This whitepaper is also available as a printable PDF, and as a «director’s cut» edition of a presentation premiered at Black Hat Europe 2020:
It all started when my colleague, James «albinowax» Kettle, was watching a talk on PDF encryption at BlackHat. He was looking at the slides and thought «This is definitely injectable». When he got back to the office, we had a discussion about PDF injection. At first, I dismissed it as impossible. You wouldn’t know the structure of the PDF and, therefore, wouldn’t be able to inject the correct object references. In theory, you could do this by injecting a whole new xref table, but this won’t work in practice as your new table will simply be ignored… Here at PortSwigger, we don’t stop there; we might initially think an idea is impossible but that won’t stop us from trying.

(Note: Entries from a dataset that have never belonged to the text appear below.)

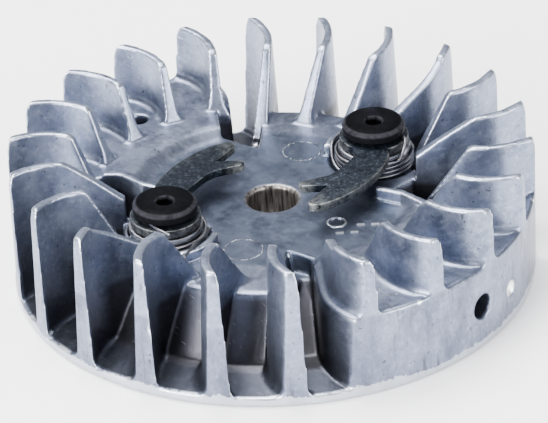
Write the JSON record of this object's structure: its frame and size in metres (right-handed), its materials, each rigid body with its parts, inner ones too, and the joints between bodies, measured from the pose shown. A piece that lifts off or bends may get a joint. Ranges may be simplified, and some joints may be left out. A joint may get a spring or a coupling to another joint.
{
  "type": "flywheel",
  "caption": "Die-cast cooling flywheel for a small two-stroke engine, with curved blower fins, a counterweight block, cast-in magnet and sprung starter pawls.",
  "frame": {"origin": "on the crankshaft axis, in the plane of the engine-side face (the lowest face of rim and hub)", "axes": "+Z along the crankshaft towards the starter side, +X through the middle fin of the counterweight block"},
  "size_m": [0.12, 0.12, 0.0336],
  "materials": {
    "casting": "as-cast aluminium, bluish grey, satin, with bright worn edges",
    "black_steel": "black phosphated steel, semi-matte",
    "pawl_steel": "mottled grey-green heat-treated steel",
    "bright_steel": "turned bright steel",
    "spring_wire": "drawn spring wire",
    "pole_steel": "ground mild steel with a trace of oil",
    "magnet": "dark sintered magnet, matte"
  },
  "bodies": {
    "root": {"flywheel_casting": "casting", "magnet": "magnet", "pole_shoe_leading": "pole_steel", "pole_shoe_trailing": "pole_steel", "pawl_screw_a": "black_steel", "pawl_bush_a": "bright_steel", "pawl_spring_a": "spring_wire", "pawl_screw_b": "black_steel", "pawl_bush_b": "bright_steel", "pawl_spring_b": "spring_wire"},
    "pawl_a": {"pawl_a": "pawl_steel"},
    "pawl_b": {"pawl_b": "pawl_steel"}
  },
  "joints": [
    {"name": "pawl_a_pivot", "type": "hinge", "parent": "root", "child": "pawl_a", "pos_m": [0.00944, 0.02742, 0.0232], "axis": [0, 0, 1], "range_deg": [0, 28], "stiffness_Nm_per_rad": 0.02, "springref_deg": -28.65, "deforming": ["pawl_spring_a"]},
    {"name": "pawl_b_pivot", "type": "hinge", "parent": "root", "child": "pawl_b", "pos_m": [-0.00944, -0.02742, 0.0232], "axis": [0, 0, 1], "range_deg": [0, 28], "stiffness_Nm_per_rad": 0.02, "springref_deg": -28.65, "deforming": ["pawl_spring_b"]}
  ]
}
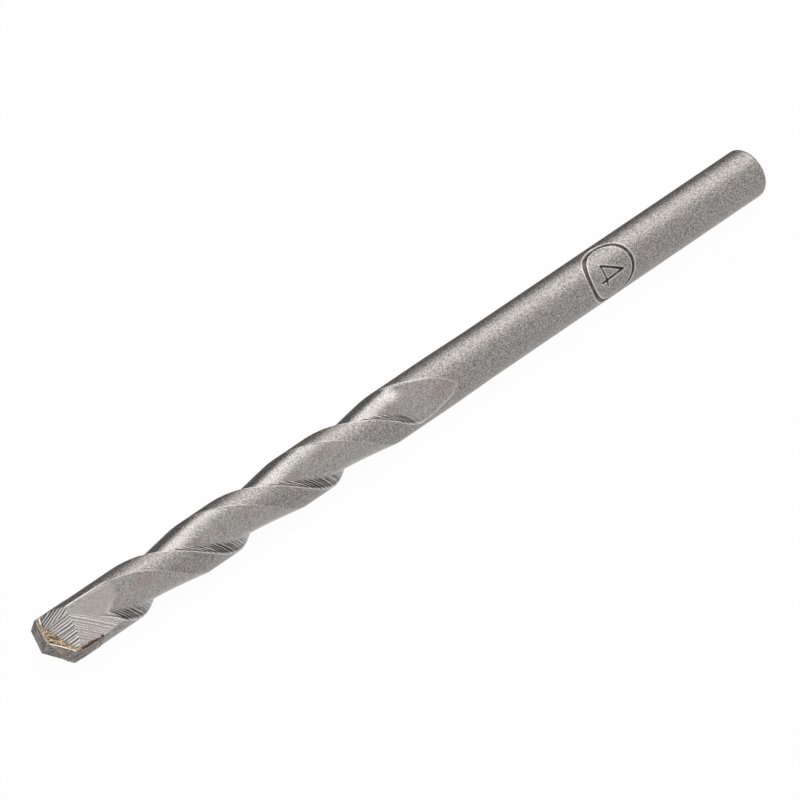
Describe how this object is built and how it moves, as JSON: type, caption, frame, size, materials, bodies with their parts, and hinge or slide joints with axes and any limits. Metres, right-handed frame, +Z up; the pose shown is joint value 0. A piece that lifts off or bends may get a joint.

How can user input get inside PDFs?
Server-side PDF generation is everywhere; it’s in e-tickets, receipts, boarding passes, invoices, pay slips…the list goes on. So there’s plenty of opportunity for user input to get inside a PDF document. The most likely targets for injection are text streams or annotations as these objects allow developers to embed text or a URI, enclosed within parentheses. If a malicious user can inject parentheses, then they can inject PDF code and potentially insert their own harmful PDF objects or actions.
Why try to inject PDF code?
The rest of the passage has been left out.